Multiplex PCR was developed for the detection of V. alginolyticus, V. fluvialis, V. parahaemolyticus and V. vulnificus, and was determined to be reliable, specific, sensitive and have a high discriminatory capacity for identifying isolates reco- vered from both clinical and environmental samples, with 70% agreement with phenotypic methods.
The target species of Vibrio were identified, as well as their geographical distributions in different ecological niches consisting of coastal areas of the country. These species account for approximately 60% of the total microorganisms present in INVEMAR environmental samples and 72% of the total surveillance samples.

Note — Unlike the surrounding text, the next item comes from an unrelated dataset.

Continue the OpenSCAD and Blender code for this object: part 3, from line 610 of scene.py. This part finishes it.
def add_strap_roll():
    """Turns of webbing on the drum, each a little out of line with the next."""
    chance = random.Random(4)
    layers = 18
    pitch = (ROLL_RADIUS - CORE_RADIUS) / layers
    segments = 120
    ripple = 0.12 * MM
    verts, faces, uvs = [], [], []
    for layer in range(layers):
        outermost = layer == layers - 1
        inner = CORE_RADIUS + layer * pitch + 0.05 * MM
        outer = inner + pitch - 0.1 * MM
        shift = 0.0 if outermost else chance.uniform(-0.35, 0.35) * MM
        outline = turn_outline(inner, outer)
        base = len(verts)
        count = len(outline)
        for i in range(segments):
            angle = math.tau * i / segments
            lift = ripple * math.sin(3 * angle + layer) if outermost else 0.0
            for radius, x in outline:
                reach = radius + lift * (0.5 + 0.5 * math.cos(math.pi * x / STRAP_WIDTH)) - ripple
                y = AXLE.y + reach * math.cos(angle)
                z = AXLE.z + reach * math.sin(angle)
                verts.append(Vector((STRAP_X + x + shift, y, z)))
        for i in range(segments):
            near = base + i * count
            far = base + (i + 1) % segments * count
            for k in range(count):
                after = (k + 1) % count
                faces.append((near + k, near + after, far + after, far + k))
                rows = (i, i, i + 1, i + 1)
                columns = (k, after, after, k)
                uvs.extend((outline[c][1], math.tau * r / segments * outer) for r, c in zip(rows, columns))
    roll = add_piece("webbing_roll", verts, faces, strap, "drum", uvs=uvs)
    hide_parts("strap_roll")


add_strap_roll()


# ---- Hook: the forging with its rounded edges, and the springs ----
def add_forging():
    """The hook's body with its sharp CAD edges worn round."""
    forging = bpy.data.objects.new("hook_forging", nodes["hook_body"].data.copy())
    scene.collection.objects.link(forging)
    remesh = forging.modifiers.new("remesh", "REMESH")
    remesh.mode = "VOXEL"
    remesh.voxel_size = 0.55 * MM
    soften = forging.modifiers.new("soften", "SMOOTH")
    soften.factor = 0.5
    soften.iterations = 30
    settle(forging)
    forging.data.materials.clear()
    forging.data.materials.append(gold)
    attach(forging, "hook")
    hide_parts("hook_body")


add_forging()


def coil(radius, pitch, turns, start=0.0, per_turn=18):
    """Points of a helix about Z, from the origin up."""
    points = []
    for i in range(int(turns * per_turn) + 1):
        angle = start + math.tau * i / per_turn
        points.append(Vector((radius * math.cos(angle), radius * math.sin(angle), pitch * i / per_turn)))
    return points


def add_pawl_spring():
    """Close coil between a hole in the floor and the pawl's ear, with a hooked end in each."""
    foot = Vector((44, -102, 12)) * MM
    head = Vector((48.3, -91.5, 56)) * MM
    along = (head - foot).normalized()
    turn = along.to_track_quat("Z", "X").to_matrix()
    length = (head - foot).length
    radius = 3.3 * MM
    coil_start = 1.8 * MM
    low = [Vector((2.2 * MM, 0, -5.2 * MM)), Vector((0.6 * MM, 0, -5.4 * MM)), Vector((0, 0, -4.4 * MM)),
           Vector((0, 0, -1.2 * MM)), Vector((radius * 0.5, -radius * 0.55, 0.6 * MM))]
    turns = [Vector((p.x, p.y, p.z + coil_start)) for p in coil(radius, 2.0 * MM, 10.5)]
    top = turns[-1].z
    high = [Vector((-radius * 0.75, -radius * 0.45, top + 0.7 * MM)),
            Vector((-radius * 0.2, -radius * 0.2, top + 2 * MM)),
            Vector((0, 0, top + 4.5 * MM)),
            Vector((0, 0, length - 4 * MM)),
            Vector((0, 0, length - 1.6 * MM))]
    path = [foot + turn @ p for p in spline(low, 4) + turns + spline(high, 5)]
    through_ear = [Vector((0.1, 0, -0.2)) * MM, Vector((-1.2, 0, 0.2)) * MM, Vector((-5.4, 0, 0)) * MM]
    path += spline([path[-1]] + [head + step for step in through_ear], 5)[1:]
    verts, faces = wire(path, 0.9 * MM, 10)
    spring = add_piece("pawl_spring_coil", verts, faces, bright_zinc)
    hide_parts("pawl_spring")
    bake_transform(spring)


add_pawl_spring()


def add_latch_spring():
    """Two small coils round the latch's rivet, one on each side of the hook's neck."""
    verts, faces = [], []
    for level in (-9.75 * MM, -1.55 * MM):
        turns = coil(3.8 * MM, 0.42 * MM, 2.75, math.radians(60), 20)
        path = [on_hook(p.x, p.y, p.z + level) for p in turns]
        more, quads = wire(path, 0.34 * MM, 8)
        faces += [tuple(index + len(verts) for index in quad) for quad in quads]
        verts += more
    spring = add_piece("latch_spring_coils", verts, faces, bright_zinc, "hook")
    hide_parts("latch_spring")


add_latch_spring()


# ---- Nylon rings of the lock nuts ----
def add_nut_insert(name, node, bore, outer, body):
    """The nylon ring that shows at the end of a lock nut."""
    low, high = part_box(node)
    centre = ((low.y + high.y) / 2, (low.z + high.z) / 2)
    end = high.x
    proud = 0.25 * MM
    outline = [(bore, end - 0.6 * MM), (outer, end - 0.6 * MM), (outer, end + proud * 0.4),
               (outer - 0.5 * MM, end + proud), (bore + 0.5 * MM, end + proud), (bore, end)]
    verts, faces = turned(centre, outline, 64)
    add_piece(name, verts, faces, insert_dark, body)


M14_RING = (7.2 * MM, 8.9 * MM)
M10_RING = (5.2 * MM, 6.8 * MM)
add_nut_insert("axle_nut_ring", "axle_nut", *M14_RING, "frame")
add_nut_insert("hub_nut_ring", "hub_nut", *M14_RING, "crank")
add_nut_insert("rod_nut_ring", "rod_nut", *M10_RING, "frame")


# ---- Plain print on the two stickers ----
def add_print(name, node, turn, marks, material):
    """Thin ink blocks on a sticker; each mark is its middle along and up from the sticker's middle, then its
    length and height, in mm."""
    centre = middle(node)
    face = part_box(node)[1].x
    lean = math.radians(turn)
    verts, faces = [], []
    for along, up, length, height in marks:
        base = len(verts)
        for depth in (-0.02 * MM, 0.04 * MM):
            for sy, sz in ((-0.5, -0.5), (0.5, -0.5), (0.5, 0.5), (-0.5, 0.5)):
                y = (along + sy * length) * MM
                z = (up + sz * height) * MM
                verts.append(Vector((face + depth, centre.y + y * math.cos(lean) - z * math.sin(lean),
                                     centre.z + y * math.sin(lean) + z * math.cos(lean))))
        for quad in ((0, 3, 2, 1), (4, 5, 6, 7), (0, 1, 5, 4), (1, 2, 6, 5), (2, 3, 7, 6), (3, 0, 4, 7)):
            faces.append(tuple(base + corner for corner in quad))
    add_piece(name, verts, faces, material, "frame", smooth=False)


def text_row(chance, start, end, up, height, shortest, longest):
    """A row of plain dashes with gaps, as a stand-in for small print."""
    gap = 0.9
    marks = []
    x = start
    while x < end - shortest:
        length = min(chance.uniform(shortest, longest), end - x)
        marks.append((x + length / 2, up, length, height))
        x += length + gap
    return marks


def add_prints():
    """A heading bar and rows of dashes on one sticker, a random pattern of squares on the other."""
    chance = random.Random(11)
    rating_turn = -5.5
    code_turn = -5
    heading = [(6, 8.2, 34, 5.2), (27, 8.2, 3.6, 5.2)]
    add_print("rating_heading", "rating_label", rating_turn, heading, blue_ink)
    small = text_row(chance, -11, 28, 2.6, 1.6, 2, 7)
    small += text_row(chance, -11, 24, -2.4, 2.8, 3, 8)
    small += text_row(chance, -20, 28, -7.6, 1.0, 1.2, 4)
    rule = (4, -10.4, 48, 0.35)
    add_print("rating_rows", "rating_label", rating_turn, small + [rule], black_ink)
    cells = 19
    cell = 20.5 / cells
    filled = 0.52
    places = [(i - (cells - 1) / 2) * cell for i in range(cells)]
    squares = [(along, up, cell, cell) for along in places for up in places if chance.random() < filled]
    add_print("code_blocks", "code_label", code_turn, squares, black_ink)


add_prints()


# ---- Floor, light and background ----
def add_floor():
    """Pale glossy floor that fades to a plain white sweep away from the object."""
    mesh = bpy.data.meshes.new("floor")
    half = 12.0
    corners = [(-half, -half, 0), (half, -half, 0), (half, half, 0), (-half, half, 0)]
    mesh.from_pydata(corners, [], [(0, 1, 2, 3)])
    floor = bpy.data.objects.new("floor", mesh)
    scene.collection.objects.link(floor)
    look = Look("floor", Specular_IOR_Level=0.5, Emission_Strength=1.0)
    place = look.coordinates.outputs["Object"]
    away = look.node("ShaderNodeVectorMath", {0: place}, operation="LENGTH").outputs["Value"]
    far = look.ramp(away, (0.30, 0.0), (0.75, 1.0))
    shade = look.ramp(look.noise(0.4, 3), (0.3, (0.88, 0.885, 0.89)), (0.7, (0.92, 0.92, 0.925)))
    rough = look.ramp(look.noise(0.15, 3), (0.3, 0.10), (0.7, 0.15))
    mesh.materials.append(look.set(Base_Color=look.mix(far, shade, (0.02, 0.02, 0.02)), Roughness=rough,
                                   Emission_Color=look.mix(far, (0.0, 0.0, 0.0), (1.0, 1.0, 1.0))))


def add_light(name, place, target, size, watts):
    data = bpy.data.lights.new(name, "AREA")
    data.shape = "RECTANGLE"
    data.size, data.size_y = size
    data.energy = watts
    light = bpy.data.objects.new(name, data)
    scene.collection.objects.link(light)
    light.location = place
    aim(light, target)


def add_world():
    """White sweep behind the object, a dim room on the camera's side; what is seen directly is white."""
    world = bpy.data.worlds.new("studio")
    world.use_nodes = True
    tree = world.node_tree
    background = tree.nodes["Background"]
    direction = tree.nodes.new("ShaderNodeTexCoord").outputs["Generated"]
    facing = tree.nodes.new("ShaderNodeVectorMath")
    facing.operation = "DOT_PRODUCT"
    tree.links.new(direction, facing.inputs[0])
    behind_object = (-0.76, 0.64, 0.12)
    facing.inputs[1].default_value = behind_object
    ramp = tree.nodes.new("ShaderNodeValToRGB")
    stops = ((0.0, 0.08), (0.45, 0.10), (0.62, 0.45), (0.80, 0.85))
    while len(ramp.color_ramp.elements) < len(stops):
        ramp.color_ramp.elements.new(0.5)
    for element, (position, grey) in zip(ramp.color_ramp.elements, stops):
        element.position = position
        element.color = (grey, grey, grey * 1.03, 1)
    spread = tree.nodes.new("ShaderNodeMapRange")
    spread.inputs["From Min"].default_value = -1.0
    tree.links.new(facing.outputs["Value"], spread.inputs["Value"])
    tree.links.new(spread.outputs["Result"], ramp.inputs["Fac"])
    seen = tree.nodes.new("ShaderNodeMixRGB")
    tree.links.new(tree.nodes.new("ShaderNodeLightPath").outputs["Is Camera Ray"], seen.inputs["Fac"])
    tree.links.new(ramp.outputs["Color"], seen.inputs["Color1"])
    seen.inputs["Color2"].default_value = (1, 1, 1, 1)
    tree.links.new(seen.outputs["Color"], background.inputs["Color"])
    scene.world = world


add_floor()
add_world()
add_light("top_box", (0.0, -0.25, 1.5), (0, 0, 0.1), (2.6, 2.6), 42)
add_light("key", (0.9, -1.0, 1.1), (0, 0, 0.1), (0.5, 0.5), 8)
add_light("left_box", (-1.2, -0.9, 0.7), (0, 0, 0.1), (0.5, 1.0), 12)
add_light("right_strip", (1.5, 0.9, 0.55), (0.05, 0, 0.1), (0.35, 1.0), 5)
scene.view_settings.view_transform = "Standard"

Considering all the results of this study, we can suggest the implementation of continuous monitoring and surveillance of these bacterial species in environmental reservoirs, as they could be considered agents of potential outbreaks in Colombia, and thus we anticipate the possible increase in the population of Vibrio spp. in order to propose strategies for the vigilance and containment of the diseases these organisms cause.
Ethical considerations
Protection of human and animal subjects. The authors declare that no experiments were performed on humans or animals for this investigation. The research was approved by the ethics committee of each of the participating centers and the Universidad Libre -Cali Campus
Right to privacy and informed consent. The authors declare that no data that enables identification of the patients appears in this article.